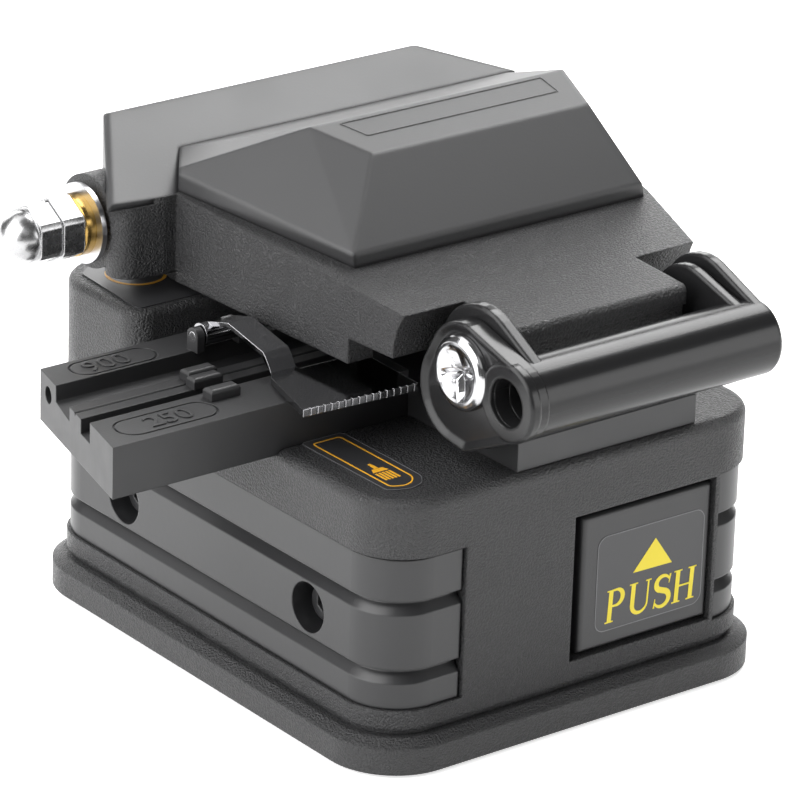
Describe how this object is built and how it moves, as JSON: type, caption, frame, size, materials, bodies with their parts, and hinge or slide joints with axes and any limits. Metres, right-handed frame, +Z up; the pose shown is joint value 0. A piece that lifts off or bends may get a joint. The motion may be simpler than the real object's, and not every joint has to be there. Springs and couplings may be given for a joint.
{
  "type": "fibre cleaver",
  "caption": "Bench optical fibre cleaver: hinged clamp lid with pull handle, sliding blade carriage with push button, side fibre guide with spring clip.",
  "frame": {"origin": "centre of the foot, on the plane of the rubber sole", "axes": "+Z up, -Y the front with the push button, +X right as seen from the front; the fibre guide sticks out at -X"},
  "size_m": [0.0929, 0.0833, 0.0659],
  "materials": {
    "cast_black": "fine-textured powder coat",
    "panel_black": "satin",
    "cap_black": "smooth satin",
    "guide_black": "matt black anodised",
    "handle_black": "gloss moulded",
    "button_black": "fine grain",
    "chrome": "bright plated",
    "steel": "ground",
    "carbide": "ground carbide",
    "brass": "turned",
    "rubber": "matt",
    "sticker": "printed film"
  },
  "bodies": {
    "base": {"base_plate": "cast_black", "rubber_sole": "rubber", "base_screws": "steel", "body_casting": "cast_black", "side_panel_left": "panel_black", "side_panel_right": "panel_black", "panel_screws": "steel", "linear_rail": "steel", "rail_screws": "steel", "rear_stop": "steel", "stop_rod": "steel", "return_spring": "steel", "clamp_base": "guide_black", "clamp_base_screws": "steel", "lower_clamp_pads": "rubber", "lid_bumpers": "rubber", "fibre_guide": "guide_black", "fibre_rests": "guide_black", "guide_screws": "steel", "clip_pin": "chrome", "top_label": "sticker", "rear_label": "sticker", "hinge_lugs": "cast_black", "hinge_shaft": "steel", "hex_nut": "chrome", "acorn_nut": "chrome"},
    "slider": {"slide_block": "steel", "blade_arm": "steel", "blade_pin": "steel", "push_button": "button_black", "push_label": "sticker", "button_screw": "steel"},
    "blade": {"blade_wheel": "carbide"},
    "lid": {"lid_frame": "cast_black", "lid_cap": "cap_black", "cap_screws": "steel", "rear_cover": "cap_black", "upper_clamps": "steel", "upper_clamp_pads": "rubber", "handle_screws": "chrome", "brass_bush": "brass", "hinge_ring": "steel"},
    "anvil": {"anvil": "steel"},
    "handle": {"handle": "handle_black"},
    "clip": {"fibre_clip": "chrome"}
  },
  "joints": [
    {"name": "lid_hinge", "type": "hinge", "parent": "base", "child": "lid", "pos_m": [0, 0.028, 0.052], "axis": [-1, 0, 0], "range_deg": [0, 90]},
    {"name": "handle_pivot", "type": "hinge", "parent": "lid", "child": "handle", "pos_m": [0, -0.0315, 0.0489], "axis": [-1, 0, 0], "range_deg": [0, 30]},
    {"name": "push_slide", "type": "slide", "parent": "base", "child": "slider", "axis": [0, 1, 0], "range_m": [0, 0.018], "stiffness_N_per_m": 120, "springref_m": -0.004, "deforming": ["return_spring"]},
    {"name": "blade_turn", "type": "hinge", "parent": "slider", "child": "blade", "pos_m": [0.00435, -0.011, 0.0318], "axis": [1, 0, 0], "continuous": true},
    {"name": "clip_hinge", "type": "hinge", "parent": "base", "child": "clip", "pos_m": [-0.0256, 0.006, 0.0437], "axis": [-1, 0, 0], "range_deg": [0, 6]},
    {"name": "anvil_slide", "type": "slide", "parent": "lid", "child": "anvil", "axis": [0, 0, 1], "range_m": [0, 0.0012], "stiffness_N_per_m": 500, "springref_m": -0.0005}
  ]
}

**What is required:** Identify and extract each line of the listing that contains "materials".

**Expected output:**
Describe how this object is built and how it moves, as JSON: type, caption, frame, size, materials, bodies with their parts, and hinge or slide joints with axes and any limits. Metres, right-handed frame, +Z up; the pose shown is joint value 0. A piece that lifts off or bends may get a joint. The motion may be simpler than the real object's, and not every joint has to be there. Springs and couplings may be given for a joint.
  "materials": {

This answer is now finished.